Java has similar syntax to C++. This lets existing programmers learn it easily.

How is it portable? And safe?

Unlike C++, Java runs on a virtual machine called the JVM (Java Virtual Machine).

Remember, C++ is compiled and linked, which results in an executable file only appropriate for that computer's architecture. Java is compiled into bytecode, which is identical no matter which machine it is compiled on. This bytecode is then interpreted by the Java Virtual Machine and run. So, anybody with a JVM (like the one your computer is always telling you to update) can run the bytecode.

But what is a virtual machine? A virtual machine is software capable of running code that appears to that code to be a specific physical computing environment. The diagrams below illustrate how this works:

The diagram above shows two different operating systems represented as puzzle pieces.
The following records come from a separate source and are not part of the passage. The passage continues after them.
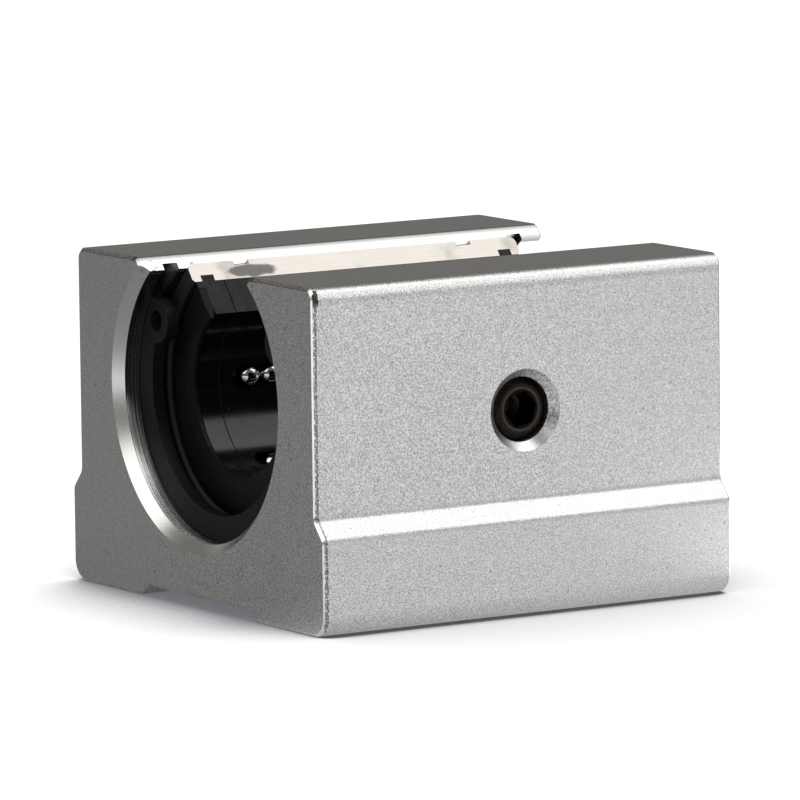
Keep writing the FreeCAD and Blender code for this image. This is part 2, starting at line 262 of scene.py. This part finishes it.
# %% Turning marks
turned_rings, entry, leave = new_group(
    "turned_rings",
    [("Place", "NodeSocketVector"), ("Rings per metre", "NodeSocketFloat")],
    [("Tone", "NodeSocketFloat")],
)
tree = turned_rings
across_x, across_y, along_axis = split_axes(tree, entry["Place"])
angle = math_node(tree, "ARCTAN2", across_y, across_x)
rings = join_axes(
    tree,
    product(tree, length_2d(tree, across_x, across_y), entry["Rings per metre"]),
    product(tree, along_axis, entry["Rings per metre"]),
    product(tree, math_node(tree, "SINE", angle), 0.9),
)
feed(tree, noise(tree, rings, 1.0, 3.0, 0.6), leave["Tone"])
print("turned_rings:", len(tree.nodes), "nodes")


def rings_round(tree, axis_place, rings_per_metre):
    values = {"Place": axis_place, "Rings per metre": rings_per_metre}
    return place_group(tree, turned_rings, **values)["Tone"]


# %% [markdown]
# The tapped holes are plain in the solids. A thread is one long helix, so its height at a point is a
# wave along the axis that is shifted by the angle round it.

# %% Thread relief
thread_relief, entry, leave = new_group(
    "thread_relief",
    [("Place", "NodeSocketVector"), ("Pitch", "NodeSocketFloat")],
    [("Height", "NodeSocketFloat")],
)
tree = thread_relief
across_x, across_y, along_axis = split_axes(tree, entry["Place"])
angle = math_node(tree, "ARCTAN2", across_y, across_x)
turns = math_node(tree, "DIVIDE", along_axis, entry["Pitch"])
phase = scaled(tree, angle, 1.0 / (2.0 * math.pi), turns)
feed(tree, math_node(tree, "PINGPONG", phase, 0.5), leave["Height"])
print("thread_relief:", len(tree.nodes), "nodes")

# %% [markdown]
# ## The block's finish
# The extrusion is blasted and anodised all over before the last cuts are made. The bore, the rail
# opening, the countersink and the broken edges are cut afterwards, so they are brighter and show the
# tool's marks. One material covers the whole solid, and masks worked out from the place and the normal
# choose between the two finishes. All lengths are in metres.

# %% Places on the block
half_length = 0.0225
screw_axis_height = 0.019
screw_axis_y = 0.00055
screw_pitch = 0.001
mount_x = 0.016
mount_y = 0.015
mount_pitch = 0.0008
rear_wall_start = 0.0187
flare_start = -0.0196

block_finish, tree, shader, place = new_material("blasted_aluminium", 1.0, 0.36)
x, y, z = split_axes(tree, place)
normal_x, normal_y, normal_z = face_normal(tree)
end_tilt = magnitude(tree, normal_y)
drop = math_node(tree, "SUBTRACT", z, shaft_height)
radius = length_2d(tree, x, drop)
in_bore = opposite(tree, smooth_step(tree, radius, 0.01482, 0.01486))

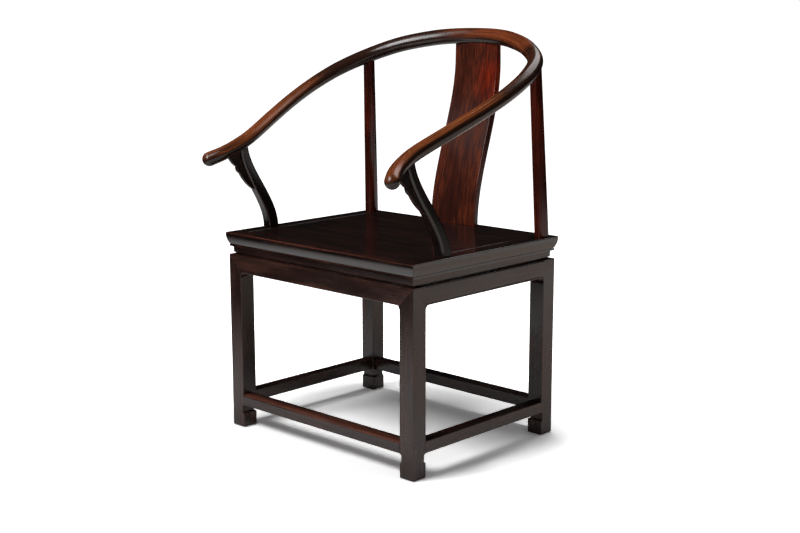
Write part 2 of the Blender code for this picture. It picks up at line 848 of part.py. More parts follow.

A program will only run if its lower edge fits perfectly into the OS piece. The shape of the edge represents the libraries that must be linked at compile-time. For example, the "stdio" library that handles basic print and keyboard functions is very different between Windows and Linux.

The diagram above show the same program (Firefox) compiled for the two different Operating Systems. This program is written in C++. The program seems the same to the user (each one serves web pages) but are very different under the hood. The version compiled on Windows will not run on linux, and vice-versa.

The diagram above shows how the Java Virtual Machine fits between the application and the Operating System. OpenOffice is written in Java. You can download one copy of this program that will run on either Windows or Linux. The Java Virtual Machine is a program written in C++. It must be compiled specifically for either Windows or Linux, the same as Firefox. Once it is running, however, it can run any Java program, regardless of the underlying OS. That makes Java code more "portable" than C/C++.

Life is full of tradeoffs... this portability makes Java generally a little slower than C/C++. However, advancements in the JVM have made the speed difference quite small, and it more depends on the type of computations you are doing.